((

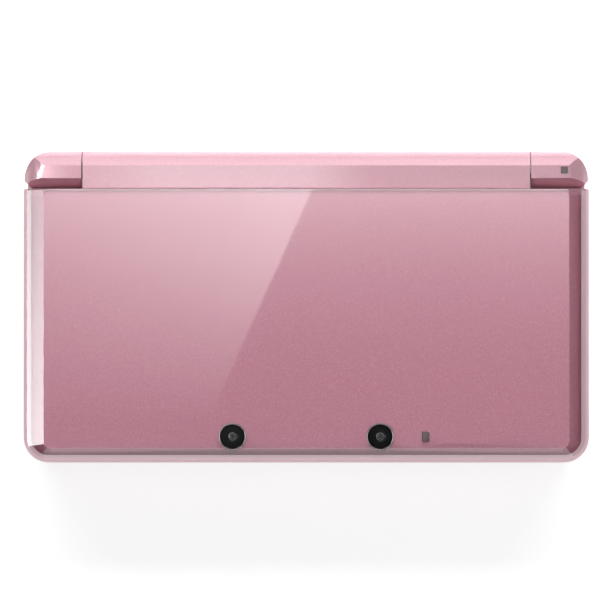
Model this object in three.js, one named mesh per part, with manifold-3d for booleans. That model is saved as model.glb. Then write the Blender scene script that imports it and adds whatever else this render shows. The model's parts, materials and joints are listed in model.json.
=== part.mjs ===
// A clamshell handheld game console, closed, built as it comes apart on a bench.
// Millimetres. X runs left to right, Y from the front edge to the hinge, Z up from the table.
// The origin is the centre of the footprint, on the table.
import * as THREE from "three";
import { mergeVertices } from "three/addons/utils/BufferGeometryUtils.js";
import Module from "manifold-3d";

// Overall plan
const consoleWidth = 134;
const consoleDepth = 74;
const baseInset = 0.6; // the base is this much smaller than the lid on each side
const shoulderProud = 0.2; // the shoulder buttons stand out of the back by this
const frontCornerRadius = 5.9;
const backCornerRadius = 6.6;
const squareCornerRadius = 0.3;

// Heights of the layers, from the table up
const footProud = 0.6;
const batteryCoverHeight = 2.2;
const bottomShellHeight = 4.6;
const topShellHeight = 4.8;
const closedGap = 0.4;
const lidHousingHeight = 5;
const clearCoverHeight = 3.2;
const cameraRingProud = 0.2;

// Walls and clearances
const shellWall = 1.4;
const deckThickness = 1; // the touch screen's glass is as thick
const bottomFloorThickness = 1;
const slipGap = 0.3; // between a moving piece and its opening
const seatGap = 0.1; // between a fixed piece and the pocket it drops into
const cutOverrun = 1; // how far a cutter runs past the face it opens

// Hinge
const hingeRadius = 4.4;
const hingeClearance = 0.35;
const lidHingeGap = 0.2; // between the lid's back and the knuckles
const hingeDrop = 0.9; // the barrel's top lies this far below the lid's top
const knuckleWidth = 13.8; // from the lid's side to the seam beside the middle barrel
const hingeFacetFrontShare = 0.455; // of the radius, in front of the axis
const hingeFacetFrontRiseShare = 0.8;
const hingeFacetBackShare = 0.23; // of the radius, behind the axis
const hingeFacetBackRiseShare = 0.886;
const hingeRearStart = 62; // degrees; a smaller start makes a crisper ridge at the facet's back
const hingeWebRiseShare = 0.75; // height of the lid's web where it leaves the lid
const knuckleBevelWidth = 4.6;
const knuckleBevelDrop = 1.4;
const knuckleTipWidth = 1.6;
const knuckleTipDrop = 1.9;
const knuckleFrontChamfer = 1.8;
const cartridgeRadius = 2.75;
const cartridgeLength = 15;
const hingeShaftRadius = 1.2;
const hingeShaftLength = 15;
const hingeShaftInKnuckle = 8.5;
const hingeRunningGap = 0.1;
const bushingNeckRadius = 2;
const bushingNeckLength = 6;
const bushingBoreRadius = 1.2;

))

▶ _Required work_: Copy out all of the lines above exactly.

▶ _Response to the task_:
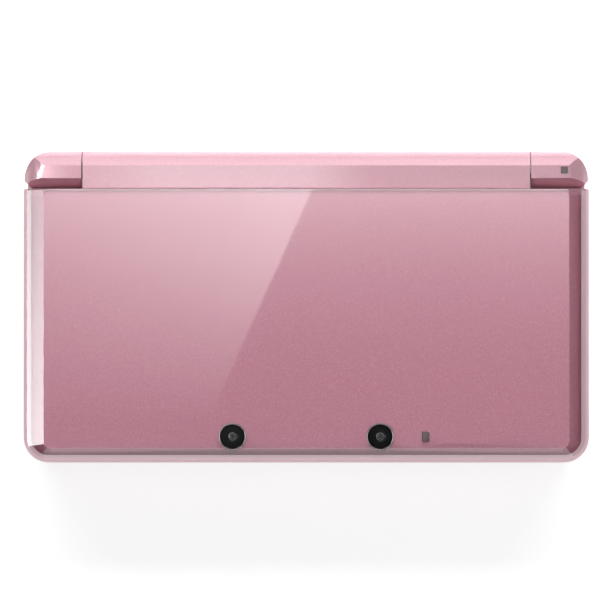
Model this object in three.js, one named mesh per part, with manifold-3d for booleans. That model is saved as model.glb. Then write the Blender scene script that imports it and adds whatever else this render shows. The model's parts, materials and joints are listed in model.json.
=== part.mjs ===
// A clamshell handheld game console, closed, built as it comes apart on a bench.
// Millimetres. X runs left to right, Y from the front edge to the hinge, Z up from the table.
// The origin is the centre of the footprint, on the table.
import * as THREE from "three";
import { mergeVertices } from "three/addons/utils/BufferGeometryUtils.js";
import Module from "manifold-3d";

// Overall plan
const consoleWidth = 134;
const consoleDepth = 74;
const baseInset = 0.6; // the base is this much smaller than the lid on each side
const shoulderProud = 0.2; // the shoulder buttons stand out of the back by this
const frontCornerRadius = 5.9;
const backCornerRadius = 6.6;
const squareCornerRadius = 0.3;

// Heights of the layers, from the table up
const footProud = 0.6;
const batteryCoverHeight = 2.2;
const bottomShellHeight = 4.6;
const topShellHeight = 4.8;
const closedGap = 0.4;
const lidHousingHeight = 5;
const clearCoverHeight = 3.2;
const cameraRingProud = 0.2;

// Walls and clearances
const shellWall = 1.4;
const deckThickness = 1; // the touch screen's glass is as thick
const bottomFloorThickness = 1;
const slipGap = 0.3; // between a moving piece and its opening
const seatGap = 0.1; // between a fixed piece and the pocket it drops into
const cutOverrun = 1; // how far a cutter runs past the face it opens

// Hinge
const hingeRadius = 4.4;
const hingeClearance = 0.35;
const lidHingeGap = 0.2; // between the lid's back and the knuckles
const hingeDrop = 0.9; // the barrel's top lies this far below the lid's top
const knuckleWidth = 13.8; // from the lid's side to the seam beside the middle barrel
const hingeFacetFrontShare = 0.455; // of the radius, in front of the axis
const hingeFacetFrontRiseShare = 0.8;
const hingeFacetBackShare = 0.23; // of the radius, behind the axis
const hingeFacetBackRiseShare = 0.886;
const hingeRearStart = 62; // degrees; a smaller start makes a crisper ridge at the facet's back
const hingeWebRiseShare = 0.75; // height of the lid's web where it leaves the lid
const knuckleBevelWidth = 4.6;
const knuckleBevelDrop = 1.4;
const knuckleTipWidth = 1.6;
const knuckleTipDrop = 1.9;
const knuckleFrontChamfer = 1.8;
const cartridgeRadius = 2.75;
const cartridgeLength = 15;
const hingeShaftRadius = 1.2;
const hingeShaftLength = 15;
const hingeShaftInKnuckle = 8.5;
const hingeRunningGap = 0.1;
const bushingNeckRadius = 2;
const bushingNeckLength = 6;
const bushingBoreRadius = 1.2;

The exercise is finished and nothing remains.